■ **Exercise requirements**
How many of the lines that follow contain the word "points"? Give only the number.

■ **Available records**
[START]

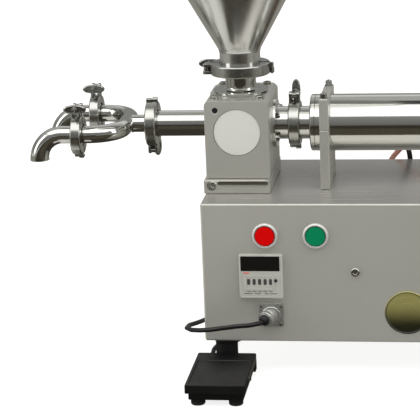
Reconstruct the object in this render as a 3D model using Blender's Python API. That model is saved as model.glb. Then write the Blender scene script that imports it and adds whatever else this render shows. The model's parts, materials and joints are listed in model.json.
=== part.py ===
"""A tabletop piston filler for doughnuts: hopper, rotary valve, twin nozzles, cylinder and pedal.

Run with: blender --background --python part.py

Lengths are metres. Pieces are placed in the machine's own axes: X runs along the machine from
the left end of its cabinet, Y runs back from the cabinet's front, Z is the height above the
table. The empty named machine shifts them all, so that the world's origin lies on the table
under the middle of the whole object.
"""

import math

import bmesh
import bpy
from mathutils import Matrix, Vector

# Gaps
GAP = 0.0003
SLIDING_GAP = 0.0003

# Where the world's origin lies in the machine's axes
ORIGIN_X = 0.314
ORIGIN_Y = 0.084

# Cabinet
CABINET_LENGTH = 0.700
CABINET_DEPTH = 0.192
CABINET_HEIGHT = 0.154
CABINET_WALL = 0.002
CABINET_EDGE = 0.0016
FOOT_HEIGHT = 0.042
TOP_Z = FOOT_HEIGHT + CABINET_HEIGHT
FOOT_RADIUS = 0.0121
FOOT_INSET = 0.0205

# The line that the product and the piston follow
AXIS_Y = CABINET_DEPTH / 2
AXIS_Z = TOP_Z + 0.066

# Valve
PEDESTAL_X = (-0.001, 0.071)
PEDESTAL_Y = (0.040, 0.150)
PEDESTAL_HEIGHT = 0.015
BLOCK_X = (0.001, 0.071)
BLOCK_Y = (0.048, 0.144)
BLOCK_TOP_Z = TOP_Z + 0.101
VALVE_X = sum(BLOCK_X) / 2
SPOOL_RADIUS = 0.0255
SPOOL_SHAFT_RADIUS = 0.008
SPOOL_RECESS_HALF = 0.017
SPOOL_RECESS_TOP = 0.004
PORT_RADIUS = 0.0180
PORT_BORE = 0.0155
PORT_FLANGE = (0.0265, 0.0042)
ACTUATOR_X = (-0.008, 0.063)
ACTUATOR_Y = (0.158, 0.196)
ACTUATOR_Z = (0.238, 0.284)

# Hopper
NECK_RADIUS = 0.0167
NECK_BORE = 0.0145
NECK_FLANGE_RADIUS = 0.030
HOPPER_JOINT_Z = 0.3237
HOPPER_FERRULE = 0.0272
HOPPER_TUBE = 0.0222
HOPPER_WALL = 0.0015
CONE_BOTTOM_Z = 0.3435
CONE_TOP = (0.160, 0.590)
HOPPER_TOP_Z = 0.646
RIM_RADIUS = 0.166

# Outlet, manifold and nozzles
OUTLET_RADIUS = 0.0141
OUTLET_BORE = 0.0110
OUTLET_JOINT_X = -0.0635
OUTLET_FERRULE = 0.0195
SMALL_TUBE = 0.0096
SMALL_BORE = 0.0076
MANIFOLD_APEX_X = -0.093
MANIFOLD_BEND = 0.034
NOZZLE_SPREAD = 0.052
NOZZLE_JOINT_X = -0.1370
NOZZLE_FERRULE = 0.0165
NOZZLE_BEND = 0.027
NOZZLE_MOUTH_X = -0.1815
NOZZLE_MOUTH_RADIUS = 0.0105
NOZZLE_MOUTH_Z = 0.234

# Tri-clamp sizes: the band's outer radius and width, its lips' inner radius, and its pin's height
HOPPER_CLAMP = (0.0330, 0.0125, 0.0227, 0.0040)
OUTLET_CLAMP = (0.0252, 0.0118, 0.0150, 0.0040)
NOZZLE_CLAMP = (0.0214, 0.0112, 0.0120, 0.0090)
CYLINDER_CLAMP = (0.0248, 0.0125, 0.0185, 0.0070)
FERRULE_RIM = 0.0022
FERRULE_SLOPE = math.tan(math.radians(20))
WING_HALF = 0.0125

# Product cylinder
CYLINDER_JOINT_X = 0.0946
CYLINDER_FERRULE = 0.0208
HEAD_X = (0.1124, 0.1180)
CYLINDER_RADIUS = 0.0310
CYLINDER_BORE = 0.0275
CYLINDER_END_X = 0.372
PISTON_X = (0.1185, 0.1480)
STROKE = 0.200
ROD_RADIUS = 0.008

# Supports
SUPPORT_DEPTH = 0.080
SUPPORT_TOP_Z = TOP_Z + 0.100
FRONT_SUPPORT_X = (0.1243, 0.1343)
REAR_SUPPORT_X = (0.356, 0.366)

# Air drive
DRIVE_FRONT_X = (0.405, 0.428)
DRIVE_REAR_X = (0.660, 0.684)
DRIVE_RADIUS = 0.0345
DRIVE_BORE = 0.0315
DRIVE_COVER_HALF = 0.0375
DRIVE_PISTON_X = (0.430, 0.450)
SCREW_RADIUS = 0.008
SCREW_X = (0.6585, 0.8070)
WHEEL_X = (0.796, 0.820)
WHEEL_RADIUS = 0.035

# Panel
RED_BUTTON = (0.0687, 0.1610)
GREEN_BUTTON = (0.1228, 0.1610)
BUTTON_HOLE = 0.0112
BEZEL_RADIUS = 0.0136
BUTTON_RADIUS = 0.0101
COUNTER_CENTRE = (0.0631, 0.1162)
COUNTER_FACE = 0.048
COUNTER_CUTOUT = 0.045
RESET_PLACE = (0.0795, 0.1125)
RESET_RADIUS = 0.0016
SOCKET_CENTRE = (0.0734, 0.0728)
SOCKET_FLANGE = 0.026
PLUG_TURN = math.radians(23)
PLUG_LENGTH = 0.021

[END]
[START]

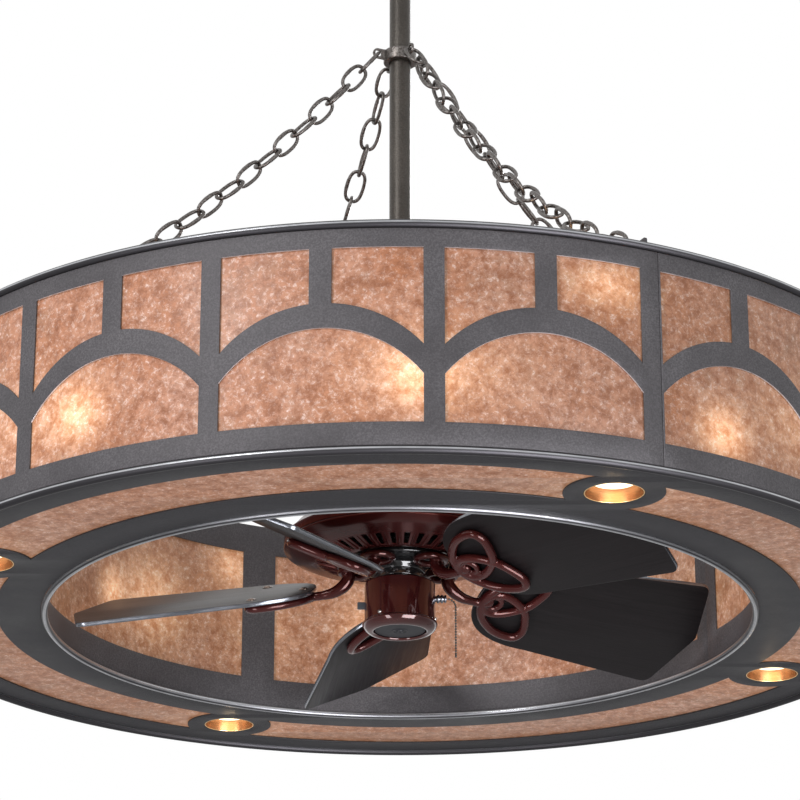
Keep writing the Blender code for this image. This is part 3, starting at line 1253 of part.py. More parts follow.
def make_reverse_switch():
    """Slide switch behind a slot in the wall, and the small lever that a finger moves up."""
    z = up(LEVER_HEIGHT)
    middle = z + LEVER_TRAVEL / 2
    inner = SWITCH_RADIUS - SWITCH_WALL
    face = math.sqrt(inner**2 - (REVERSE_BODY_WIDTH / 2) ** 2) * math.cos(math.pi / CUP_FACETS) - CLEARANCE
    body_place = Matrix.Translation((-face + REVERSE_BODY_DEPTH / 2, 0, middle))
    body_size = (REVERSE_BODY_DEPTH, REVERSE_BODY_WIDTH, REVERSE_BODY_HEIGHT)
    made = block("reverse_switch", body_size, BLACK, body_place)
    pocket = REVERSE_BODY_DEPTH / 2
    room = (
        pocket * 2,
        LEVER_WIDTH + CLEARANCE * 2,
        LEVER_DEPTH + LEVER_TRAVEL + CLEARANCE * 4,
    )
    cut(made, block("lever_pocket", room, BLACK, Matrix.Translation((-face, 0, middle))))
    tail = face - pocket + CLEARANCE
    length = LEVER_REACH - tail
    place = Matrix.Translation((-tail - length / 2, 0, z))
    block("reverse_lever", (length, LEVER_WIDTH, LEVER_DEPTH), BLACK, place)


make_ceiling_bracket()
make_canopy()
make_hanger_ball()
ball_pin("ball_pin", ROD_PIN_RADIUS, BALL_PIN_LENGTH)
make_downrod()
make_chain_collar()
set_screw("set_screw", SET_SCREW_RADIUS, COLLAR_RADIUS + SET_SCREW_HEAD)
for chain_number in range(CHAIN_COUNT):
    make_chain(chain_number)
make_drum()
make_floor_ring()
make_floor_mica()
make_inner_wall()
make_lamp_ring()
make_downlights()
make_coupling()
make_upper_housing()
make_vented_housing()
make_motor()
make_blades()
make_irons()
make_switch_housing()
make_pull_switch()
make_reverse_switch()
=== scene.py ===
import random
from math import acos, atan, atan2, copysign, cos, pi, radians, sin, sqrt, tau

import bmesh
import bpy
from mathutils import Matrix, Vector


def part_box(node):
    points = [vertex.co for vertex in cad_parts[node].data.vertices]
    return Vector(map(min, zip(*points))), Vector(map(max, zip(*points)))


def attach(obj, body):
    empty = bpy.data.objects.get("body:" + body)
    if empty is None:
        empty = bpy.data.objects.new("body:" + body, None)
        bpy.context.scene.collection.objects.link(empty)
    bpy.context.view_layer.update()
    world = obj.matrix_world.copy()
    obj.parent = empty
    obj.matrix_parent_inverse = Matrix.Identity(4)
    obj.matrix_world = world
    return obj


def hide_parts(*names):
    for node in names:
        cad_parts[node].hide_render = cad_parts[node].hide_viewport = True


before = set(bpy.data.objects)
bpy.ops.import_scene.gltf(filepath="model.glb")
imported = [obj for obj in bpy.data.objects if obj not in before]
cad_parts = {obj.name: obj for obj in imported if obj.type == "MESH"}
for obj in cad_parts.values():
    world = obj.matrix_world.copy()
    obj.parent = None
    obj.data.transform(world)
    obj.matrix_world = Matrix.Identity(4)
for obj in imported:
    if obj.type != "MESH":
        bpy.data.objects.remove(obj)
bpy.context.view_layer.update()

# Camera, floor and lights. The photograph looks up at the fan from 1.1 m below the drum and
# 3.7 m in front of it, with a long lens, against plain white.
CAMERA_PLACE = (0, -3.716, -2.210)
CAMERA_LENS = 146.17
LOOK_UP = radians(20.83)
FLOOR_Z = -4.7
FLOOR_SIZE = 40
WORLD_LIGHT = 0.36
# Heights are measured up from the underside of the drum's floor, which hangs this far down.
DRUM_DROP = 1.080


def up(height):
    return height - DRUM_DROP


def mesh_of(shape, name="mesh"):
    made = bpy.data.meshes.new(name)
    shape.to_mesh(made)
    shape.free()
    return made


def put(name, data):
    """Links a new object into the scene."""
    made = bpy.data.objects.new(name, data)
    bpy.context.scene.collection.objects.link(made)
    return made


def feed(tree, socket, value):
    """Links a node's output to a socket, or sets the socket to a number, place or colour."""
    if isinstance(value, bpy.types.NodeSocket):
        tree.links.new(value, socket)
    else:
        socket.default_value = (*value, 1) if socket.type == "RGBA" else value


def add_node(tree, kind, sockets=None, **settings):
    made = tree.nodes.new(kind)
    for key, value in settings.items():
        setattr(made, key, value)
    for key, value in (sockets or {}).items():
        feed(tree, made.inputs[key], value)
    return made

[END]

■ **Full response**
2